Whew, glad that Canfor worries about the bottom line. Wouldn't want them to continue loosing money. cause eventually than there will be no employees.
I do not believe its a good thing to see our forest industry continue to reduce its diversity. While this closure of a plywood plant is economically right for the corporation, is it right for the province to allow this to happen?
The employment required to manufacture plywood is much higher for plywood than dimension lumber which is good for workers and apparently bad for the corporation despite the fact that plywood yields as good or better profits than that of dimension lumber. Proof of this is that peeler logs are always higher priced than that of large sawlogs.

Sending the wood which used to go to this plywood plant to another corporation sawmill saves them money in not having to rebiuld, but is it good for anything else?
How far does this concentration go and will our government stop letting corporations engineer our local economies?

Its time to tell our government that our trees remain our trees and that the corporations which were licenced to harvest these trees of ours were also obligated to process these trees of ours in specific locations and at a specific rate of harvest.
The timber licence was issued in trade for social economic benefit of the local people and it is in fact the people who endorsed the granting of this licence.
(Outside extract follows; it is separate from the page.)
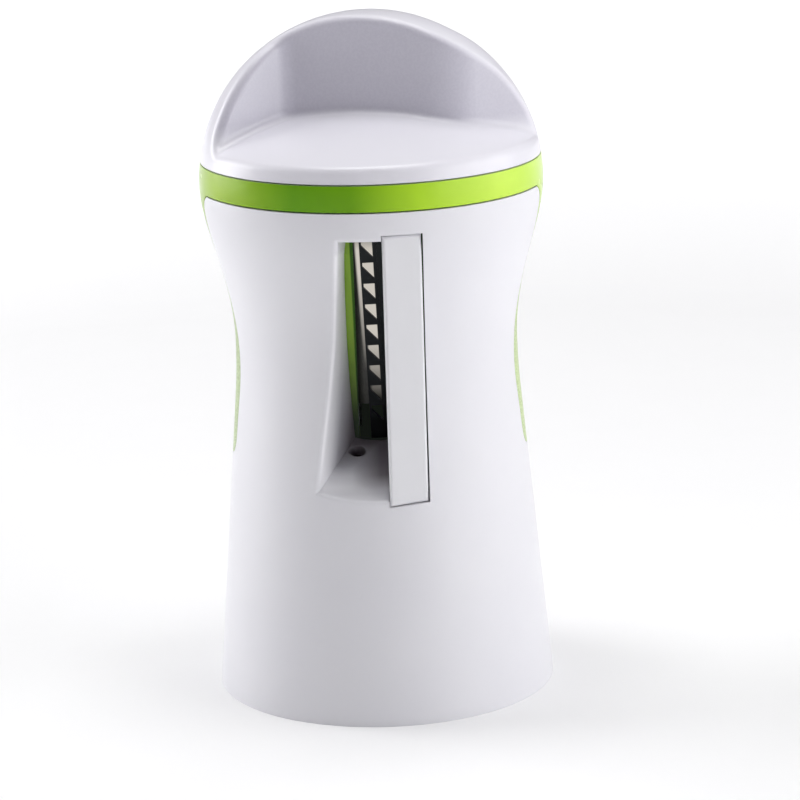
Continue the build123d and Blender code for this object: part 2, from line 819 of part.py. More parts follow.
# --- white guard over the blades -------------------------------------------------
with BuildPart() as blade_guard:
    add(guard_block(0))
    add(guard_block(guard_wall), mode=Mode.SUBTRACT)
    with BuildSketch(blade_plane.offset(holder_face)):
        Rectangle(8 * base_radius, 8 * base_radius)
    extrude(amount=-4 * base_radius, mode=Mode.SUBTRACT)
    with BuildSketch(floor_plane.offset(fit_clearance)):
        with Locations((0, 2 * base_radius + guard_foot_reach)):
            Rectangle(4 * base_radius, 4 * base_radius)
    extrude(amount=-2 * base_radius, mode=Mode.SUBTRACT)
    add(
        rods(Plane.XY, [(0, 0)], skirt_outer + moving_gap, flange_top - moving_gap, height),
        mode=Mode.SUBTRACT,
    )
    add(
        rods(
            blade_plane,
            guard_peg_places,
            guard_peg_radius,
            holder_face - guard_peg_length,
            holder_face + guard_peg_length,
        )
    )
blade_guard.part.label = "blade_guard"
export_step(blade_guard.part, "parts/blade_guard.step")

# --- base ring that ties the two halves ------------------------------------------
with BuildPart() as base_ring:
    add(barrel(shell_wall + fit_clearance, base_ring_bottom, base_ring_top))
    add(rods(Plane.XY, [(0, 0)], base_ring_inner, 0, height), mode=Mode.SUBTRACT)
    add(rods(Plane.XY, base_places, head_hole_radius, 0, base_screw_seat), mode=Mode.SUBTRACT)
    add(rods(Plane.XY, base_places, hole_radius, 0, height), mode=Mode.SUBTRACT)
base_ring.part.label = "base_ring"
export_step(base_ring.part, "parts/base_ring.step")

with BuildPart() as base_screws:
    add(small_screws(underside, base_places, -base_screw_seat, base_screw_length))
base_screws.part.label = "base_screws"
export_step(base_screws.part, "parts/base_screws.step")

# --- lid plate: it slides in the ring and carries the turning cap ------------------
with BuildPart() as lid_plate:
    with BuildSketch(Plane.XY.offset(ledge_height)):
        Circle(bore_radius - moving_gap)
        Rectangle(key_width, 2 * (bore_radius + key_depth))
    extrude(amount=lid_thickness)
    add(rods(Plane.XY, [(0, 0)], hub_radius, ledge_height, hub_top))
    with BuildSketch(Plane.XY.offset(ledge_height)):
        Circle(skirt_radius)
        Circle(skirt_radius - skirt_wall, mode=Mode.SUBTRACT)
    extrude(amount=-skirt_length)
    add(rods(Plane.XY, [(0, 0)], stem_radius + running_clearance, 0, height), mode=Mode.SUBTRACT)
lid_plate.part.label = "lid_plate"
export_step(lid_plate.part, "parts/lid_plate.step")

with BuildPart() as slip_washer:
    with BuildSketch(Plane.XY.offset(hub_top)):
        Circle(hub_radius)
        Circle(stem_radius + fit_clearance, mode=Mode.SUBTRACT)
    extrude(amount=washer_thickness)
slip_washer.part.label = "slip_washer"
export_step(slip_washer.part, "parts/slip_washer.step")

# --- food holder with its stem ------------------------------------------------------
with BuildPart() as food_holder:
    add(funnel_form(-holder_gap, holder_bottom, holder_top))
    add(
        funnel_form(-holder_gap - holder_wall, holder_bottom + holder_floor, holder_top + 1),
        mode=Mode.SUBTRACT,
    )
    add(rods(Plane.XY, [(0, 0)], stem_shoulder_radius, holder_bottom, ledge_height - moving_gap))
    add(rods(Plane.XY, [(0, 0)], stem_radius, holder_bottom, core_boss_bottom))
    with BuildSketch(Plane.XY.offset(core_boss_bottom)):
        Rectangle(stem_square, stem_square)
    extrude(amount=stem_square_length)
    add(rods(Plane.XY, [(0, 0)], spindle_recess_radius, 0, spindle_seat_height), mode=Mode.SUBTRACT)
    add(rods(Plane.XY, [(0, 0)], spindle_hole_radius, 0, height), mode=Mode.SUBTRACT)
    add(
        rods(Plane.XY, pin_places, pin_radius + pin_clearance, holder_bottom, pin_top),
        mode=Mode.SUBTRACT,
    )
food_holder.part.label = "food_holder"
export_step(food_holder.part, "parts/food_holder.step")

with BuildPart() as holder_pins:
    add(rods(Plane.XY, pin_places, pin_radius, pin_top - pin_length, pin_top))
holder_pins.part.label = "holder_pins"
export_step(holder_pins.part, "parts/holder_pins.step")

with BuildPart() as spindle_screw:
    add(
        screws(
            underside,
            [(0, 0)],
            -spindle_seat_height,
            spindle_screw_length,
            spindle_screw_radius,
            spindle_head_radius,
            spindle_head_height,
        )
    )
spindle_screw.part.label = "spindle_screw"
export_step(spindle_screw.part, "parts/spindle_screw.step")

# --- cap core, screwed into the cap and driven square on the stem --------------------
with BuildPart() as cap_core:
    add(rods(Plane.XY, [(0, 0)], bore_radius - core_rim_gap, cap_bottom - core_thickness, cap_bottom))
    add(rods(Plane.XY, [(0, 0)], core_boss_radius, core_boss_bottom, core_boss_top))
    with BuildSketch(Plane.XY.offset(core_boss_bottom)):
        Rectangle(stem_square + 2 * socket_clearance, stem_square + 2 * socket_clearance)
    extrude(amount=stem_square_length + fit_clearance, mode=Mode.SUBTRACT)
    add(rods(Plane.XY, [(0, 0)], spindle_hole_radius, 0, core_boss_top - core_boss_roof), mode=Mode.SUBTRACT)
    add(rods(Plane.XY, core_places, head_hole_radius, 0, core_screw_seat), mode=Mode.SUBTRACT)
    add(rods(Plane.XY, core_places, hole_radius, 0, height), mode=Mode.SUBTRACT)
cap_core.part.label = "cap_core"
export_step(cap_core.part, "parts/cap_core.step")

with BuildPart() as core_screws:
    add(small_screws(underside, core_places, -core_screw_seat, core_screw_length))
core_screws.part.label = "core_screws"
export_step(core_screws.part, "parts/core_screws.step")

# --- white domed cap with two finger recesses -----------------------------------------
recess = cap_cutter(0)
inner_recess = cap_cutter(cap_wall)

with BuildPart() as cap_hollow:
    add(barrel(cap_wall, cap_bottom - 1, height, Plane.XZ))
    add(inner_recess, mode=Mode.SUBTRACT)
    add(inner_recess.rotate(Axis.Z, 180), mode=Mode.SUBTRACT)

with BuildPart() as cap_dome:
    add(barrel(0, cap_bottom, height, Plane.XZ))
    add(recess, mode=Mode.SUBTRACT)
    add(recess.rotate(Axis.Z, 180), mode=Mode.SUBTRACT)
    curved = cap_dome.edges().filter_by(GeomType.LINE, reverse=True)
    fillet(curved.filter_by(lambda edge: edge.bounding_box().min.Z > cap_bottom + 1), rim_fillet)
    add(cap_hollow.part, mode=Mode.SUBTRACT)
    add(rods(Plane.XY, core_places, cap_boss_radius, cap_bottom, cap_boss_top))
    add(rods(Plane.XY, core_places, hole_radius, cap_bottom, core_screw_tip), mode=Mode.SUBTRACT)
cap_dome.part.label = "cap_dome"
export_step(cap_dome.part, "parts/cap_dome.step")
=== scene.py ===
# %% [markdown]
# # A hand spiralizer with a turning domed cap
#
# The construction comes in as a fixed frame: every moulded part, blade and screw is already
# there, in metres, at its real place. This lesson adds no shapes. It gives those parts their
# finishes and sets them on a pale floor under soft light.

# %% Load the frame
import bpy
from math import cos, radians, sin
from mathutils import Matrix, Vector


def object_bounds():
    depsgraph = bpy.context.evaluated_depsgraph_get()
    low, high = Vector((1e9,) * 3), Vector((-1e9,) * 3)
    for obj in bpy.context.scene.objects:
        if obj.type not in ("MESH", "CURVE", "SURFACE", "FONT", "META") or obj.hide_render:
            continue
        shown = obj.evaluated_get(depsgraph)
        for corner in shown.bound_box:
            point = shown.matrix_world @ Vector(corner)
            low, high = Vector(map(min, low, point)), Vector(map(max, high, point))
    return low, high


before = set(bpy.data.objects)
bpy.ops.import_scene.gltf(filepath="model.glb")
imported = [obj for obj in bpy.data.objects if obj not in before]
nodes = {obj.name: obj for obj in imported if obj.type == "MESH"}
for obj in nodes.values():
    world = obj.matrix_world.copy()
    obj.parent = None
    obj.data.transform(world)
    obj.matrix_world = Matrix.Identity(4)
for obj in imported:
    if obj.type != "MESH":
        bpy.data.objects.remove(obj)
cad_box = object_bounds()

print("parts in the frame:", len(nodes))

# %% [markdown]
# ## The camera
#
# The product is seen from a little above, straight at its cutting window. A long lens far away
# keeps its sides nearly parallel. A constraint could aim the camera, but it would not let it
# roll. Here the camera is built from its own three axes, so its place and turns are exact.

# %% Camera
camera_place = Vector((0.0, -0.65006, 0.2236))
camera_pitch = 0.248148
camera_yaw = 0.006821
camera_roll = -0.031518
camera_lens = 145.58
sensor_width = 36.0
nearest = 0.01
farthest = 20.0

ahead = Vector((
    sin(camera_yaw) * cos(camera_pitch),
    cos(camera_yaw) * cos(camera_pitch),
    -sin(camera_pitch),
))
level = ahead.cross(Vector((0, 0, 1))).normalized()
upright = level.cross(ahead)
camera_x = level * cos(camera_roll) + upright * sin(camera_roll)
camera_y = upright * cos(camera_roll) - level * sin(camera_roll)

bpy.ops.object.camera_add()
camera = bpy.context.object
camera.name = "camera"
camera.matrix_world = Matrix((
    (camera_x.x, camera_y.x, -ahead.x, camera_place.x),
    (camera_x.y, camera_y.y, -ahead.y, camera_place.y),
    (camera_x.z, camera_y.z, -ahead.z, camera_place.z),
    (0, 0, 0, 1),
))
camera.data.lens = camera_lens
camera.data.sensor_width = sensor_width
camera.data.clip_start = nearest
camera.data.clip_end = farthest
bpy.context.scene.camera = camera
print("camera distance:", round(camera_place.length, 3), "m")

# %% [markdown]
# ## The studio air
#
# A white product shows its form through the dark between the lights, so the air that lights it
# is kept dim. A dim world would also be a dark wall behind the floor. The Light Path node tells
# the two apart: what the camera sees directly is a second, pale background.

# %% Air and wall
scene = bpy.context.scene
scene.view_settings.view_transform = "Standard"
scene.view_settings.look = "None"

air_colour = (0.93, 0.87, 1.0, 1)
air_strength = 0.055
wall_colour = (0.93, 0.93, 0.94, 1)

world = bpy.data.worlds.new("studio air")
world.use_nodes = True
studio = world.node_tree
air = studio.nodes["Background"]
air.inputs["Color"].default_value = air_colour
air.inputs["Strength"].default_value = air_strength
wall = studio.nodes.new("ShaderNodeBackground")
wall.inputs["Color"].default_value = wall_colour
path = studio.nodes.new("ShaderNodeLightPath")
either = studio.nodes.new("ShaderNodeMixShader")
studio.links.new(path.outputs["Is Camera Ray"], either.inputs[0])
studio.links.new(air.outputs[0], either.inputs[1])
studio.links.new(wall.outputs[0], either.inputs[2])
studio.links.new(either.outputs[0], studio.nodes["World Output"].inputs["Surface"])
scene.world = world
print("air strength:", air_strength)

# %% [markdown]
# ## The soft boxes
#
# Two large boxes stand at the sides, the left one a little behind the product. Nothing shines
# from the front, so the front of the barrel turns a quiet grey. A box overhead whitens the crown
# and the floor, and a weak wide one behind keeps the back from going dark. Area lights are used
# because their size sets how softly the shade runs round the barrel.

# %% Soft boxes
product_middle = Vector((0.0, 0.0, 0.07))


def soft_box(name, azimuth, elevation, distance, width, tall, power):
    """Adds a rectangular light that faces the product. Azimuth 0 is the camera's side."""
    a, e = radians(azimuth), radians(elevation)
    outward = Vector((sin(a) * cos(e), -cos(a) * cos(e), sin(e)))
    bpy.ops.object.light_add(type="AREA", location=product_middle + outward * distance)
    light = bpy.context.object
    light.name = name
    light.rotation_euler = outward.to_track_quat("Z", "Y").to_euler()
    light.data.shape = "RECTANGLE"
    light.data.size = width
    light.data.size_y = tall
    light.data.energy = power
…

When in 2003,then forest minister Dejong decided to change the requirement to mill locally and therefore broke this social contract, he and the government unilaterally broke the public's ownership of our resource and gave full authority to the corporations to decide where and how our trees would be manufactured.
They in fact removed the requirement to manufacture at all and this timber can go anywhere the corporation chooses, and perhaps worldwide in log form.

Regardless of the lack of forsight which liberal forest minister Dejong had at that time, he and government had no such authority to make such a reversal of public control of our resources.

I believe the government acted outside of its ethical and perhaps legal obligations to the public in severing the social contract which the public had made. At the very least government was obligated to consult with the public BEFORE this decision should have be contemplated.

The liberal government is a good corporate friend, but it is no friend of the worker or the economic benefit to the many dependent communities where the trees grow and its citizens "expected" to see the resource be processed.
Expected because it was a social contract legally enshrined in the forest act.